## Exercise
Nothing should be left out: output all of the entries exactly.

◆ ◆ ◆ ◆ ◆ ◆ ◆

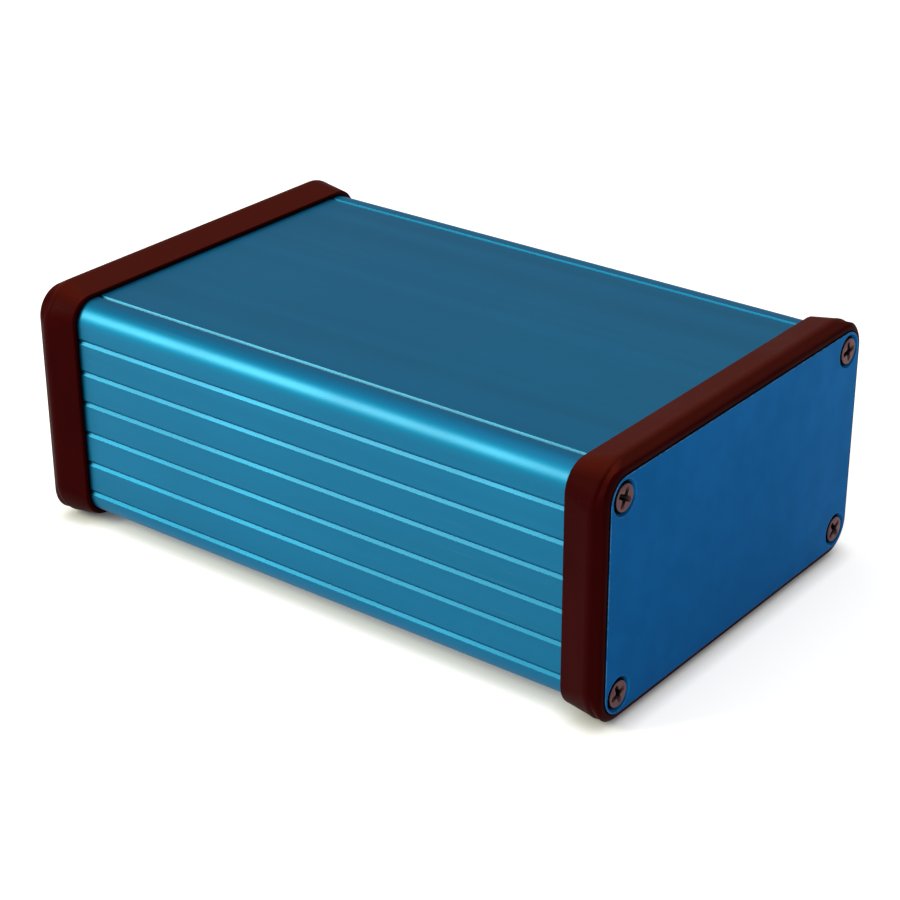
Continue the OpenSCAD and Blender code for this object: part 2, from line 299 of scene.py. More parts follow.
def place(piece, body, slot, *nodes):
    """Hangs a finished piece on its body, in the place of the plain solids that it stands for."""
    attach(piece, body)
    if nodes:
        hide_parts(*nodes)
    return piece


# ---- shader node groups ----


def new_group(name, inputs, outputs):
    """An empty node group with float inputs, given as (name, value), and named outputs."""
    group = bpy.data.node_groups.new(name, "ShaderNodeTree")
    for label, value in inputs:
        group.interface.new_socket(label, in_out="INPUT", socket_type="NodeSocketFloat").default_value = value
    for label in outputs:
        group.interface.new_socket(label, in_out="OUTPUT", socket_type="NodeSocketFloat")
    return group, group.nodes.new("NodeGroupInput"), group.nodes.new("NodeGroupOutput")


def add(tree, kind, **settings):
    """A node, with its properties or its unlinked inputs set by name."""
    node = tree.nodes.new(kind)
    for key, value in settings.items():
        if key in node.inputs:
            node.inputs[key].default_value = value
        else:
            setattr(node, key, value)
    return node


def math_node(tree, operation, first, second=0.5, clamp=False):
    """A Math node whose two inputs are sockets or plain numbers. Returns its output."""
    node = tree.nodes.new("ShaderNodeMath")
    node.operation = operation
    node.use_clamp = clamp
    for socket, value in zip(node.inputs, (first, second)):
        if isinstance(value, (int, float)):
            socket.default_value = value
        else:
            tree.links.new(value, socket)
    return node.outputs[0]


def remap(tree, value, low, high, to_low=0.0, to_high=1.0):
    """Maps low..high to to_low..to_high, smoothly and clamped."""
    node = add(tree, "ShaderNodeMapRange", interpolation_type="SMOOTHSTEP")
    tree.links.new(value, node.inputs["Value"])
    for label, number in (("From Min", low), ("From Max", high), ("To Min", to_low), ("To Max", to_high)):
        if isinstance(number, (int, float)):
            node.inputs[label].default_value = number
        else:
            tree.links.new(number, node.inputs[label])
    return node.outputs["Result"]


def stretched_place(tree, stretch, turn=(0, 0, 0)):
    """The object's own coordinates, turned, then squeezed along X so that a pattern runs long that way."""
    place_node = add(tree, "ShaderNodeTexCoord").outputs["Object"]
    turned = add(tree, "ShaderNodeMapping", Rotation=turn, Scale=(1 / stretch, 1, 1))
    tree.links.new(place_node, turned.inputs["Vector"])
    return turned.outputs["Vector"]


def noise(tree, vector, scale, detail=2.0, roughness=0.5):
    """A Noise node whose scale is a socket or a plain number. Returns its value."""
    node = add(tree, "ShaderNodeTexNoise", Detail=detail, Roughness=roughness)
    tree.links.new(vector, node.inputs["Vector"])
    if isinstance(scale, (int, float)):
        node.inputs["Scale"].default_value = scale
    else:
        tree.links.new(scale, node.inputs["Scale"])
    return node.outputs["Fac"]


def facing_up(tree, low, high, least=0.0):
    """A mask of what faces up: least where the normal's Z is low, and 1 where it is high."""
    normal = add(tree, "ShaderNodeSeparateXYZ")
    tree.links.new(add(tree, "ShaderNodeNewGeometry").outputs["Normal"], normal.inputs["Vector"])
    return remap(tree, normal.outputs["Z"], low, high, least, 1.0)


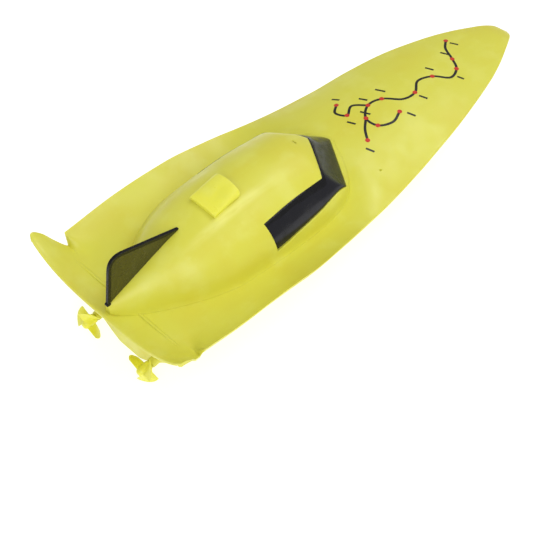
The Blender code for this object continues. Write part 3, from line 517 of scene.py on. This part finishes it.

◆ ◆ ◆ ◆ ◆ ◆ ◆

## Exercise output
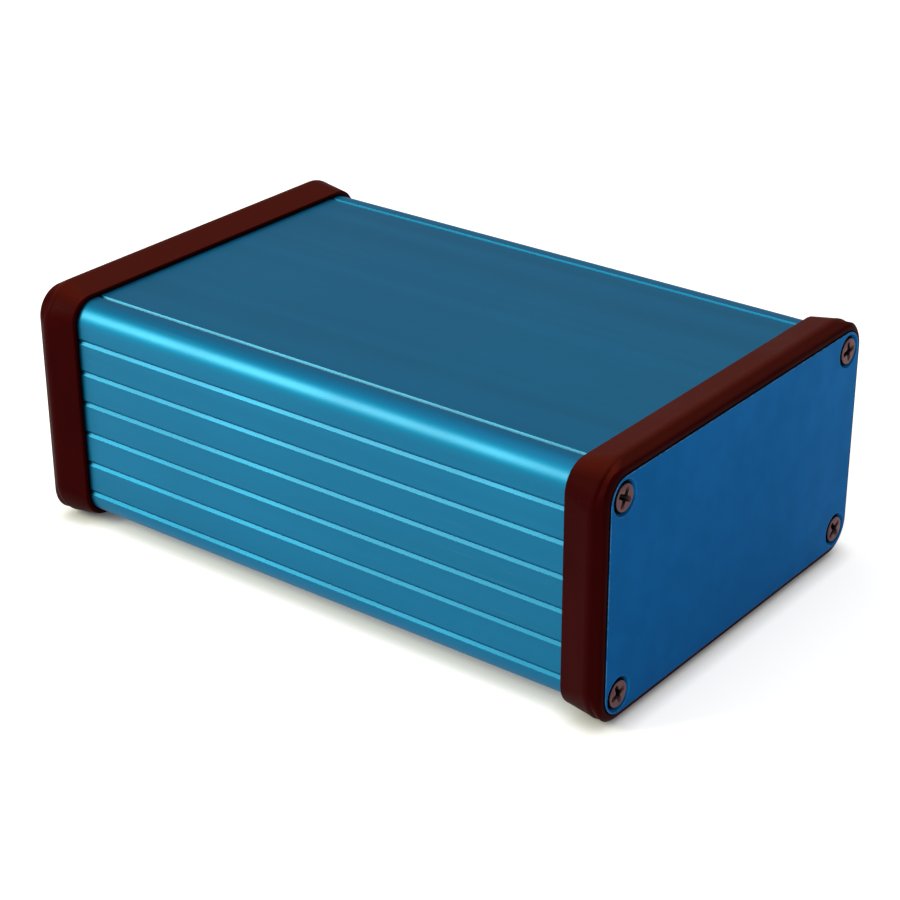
Continue the OpenSCAD and Blender code for this object: part 2, from line 299 of scene.py. More parts follow.
def place(piece, body, slot, *nodes):
    """Hangs a finished piece on its body, in the place of the plain solids that it stands for."""
    attach(piece, body)
    if nodes:
        hide_parts(*nodes)
    return piece


# ---- shader node groups ----


def new_group(name, inputs, outputs):
    """An empty node group with float inputs, given as (name, value), and named outputs."""
    group = bpy.data.node_groups.new(name, "ShaderNodeTree")
    for label, value in inputs:
        group.interface.new_socket(label, in_out="INPUT", socket_type="NodeSocketFloat").default_value = value
    for label in outputs:
        group.interface.new_socket(label, in_out="OUTPUT", socket_type="NodeSocketFloat")
    return group, group.nodes.new("NodeGroupInput"), group.nodes.new("NodeGroupOutput")


def add(tree, kind, **settings):
    """A node, with its properties or its unlinked inputs set by name."""
    node = tree.nodes.new(kind)
    for key, value in settings.items():
        if key in node.inputs:
            node.inputs[key].default_value = value
        else:
            setattr(node, key, value)
    return node


def math_node(tree, operation, first, second=0.5, clamp=False):
    """A Math node whose two inputs are sockets or plain numbers. Returns its output."""
    node = tree.nodes.new("ShaderNodeMath")
    node.operation = operation
    node.use_clamp = clamp
    for socket, value in zip(node.inputs, (first, second)):
        if isinstance(value, (int, float)):
            socket.default_value = value
        else:
            tree.links.new(value, socket)
    return node.outputs[0]


def remap(tree, value, low, high, to_low=0.0, to_high=1.0):
    """Maps low..high to to_low..to_high, smoothly and clamped."""
    node = add(tree, "ShaderNodeMapRange", interpolation_type="SMOOTHSTEP")
    tree.links.new(value, node.inputs["Value"])
    for label, number in (("From Min", low), ("From Max", high), ("To Min", to_low), ("To Max", to_high)):
        if isinstance(number, (int, float)):
            node.inputs[label].default_value = number
        else:
            tree.links.new(number, node.inputs[label])
    return node.outputs["Result"]


def stretched_place(tree, stretch, turn=(0, 0, 0)):
    """The object's own coordinates, turned, then squeezed along X so that a pattern runs long that way."""
    place_node = add(tree, "ShaderNodeTexCoord").outputs["Object"]
    turned = add(tree, "ShaderNodeMapping", Rotation=turn, Scale=(1 / stretch, 1, 1))
    tree.links.new(place_node, turned.inputs["Vector"])
    return turned.outputs["Vector"]


def noise(tree, vector, scale, detail=2.0, roughness=0.5):
    """A Noise node whose scale is a socket or a plain number. Returns its value."""
    node = add(tree, "ShaderNodeTexNoise", Detail=detail, Roughness=roughness)
    tree.links.new(vector, node.inputs["Vector"])
    if isinstance(scale, (int, float)):
        node.inputs["Scale"].default_value = scale
    else:
        tree.links.new(scale, node.inputs["Scale"])
    return node.outputs["Fac"]


def facing_up(tree, low, high, least=0.0):
    """A mask of what faces up: least where the normal's Z is low, and 1 where it is high."""
    normal = add(tree, "ShaderNodeSeparateXYZ")
    tree.links.new(add(tree, "ShaderNodeNewGeometry").outputs["Normal"], normal.inputs["Vector"])
    return remap(tree, normal.outputs["Z"], low, high, least, 1.0)


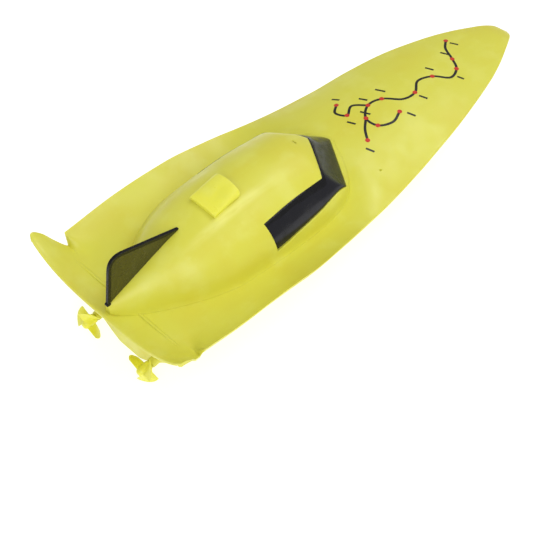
The Blender code for this object continues. Write part 3, from line 517 of scene.py on. This part finishes it.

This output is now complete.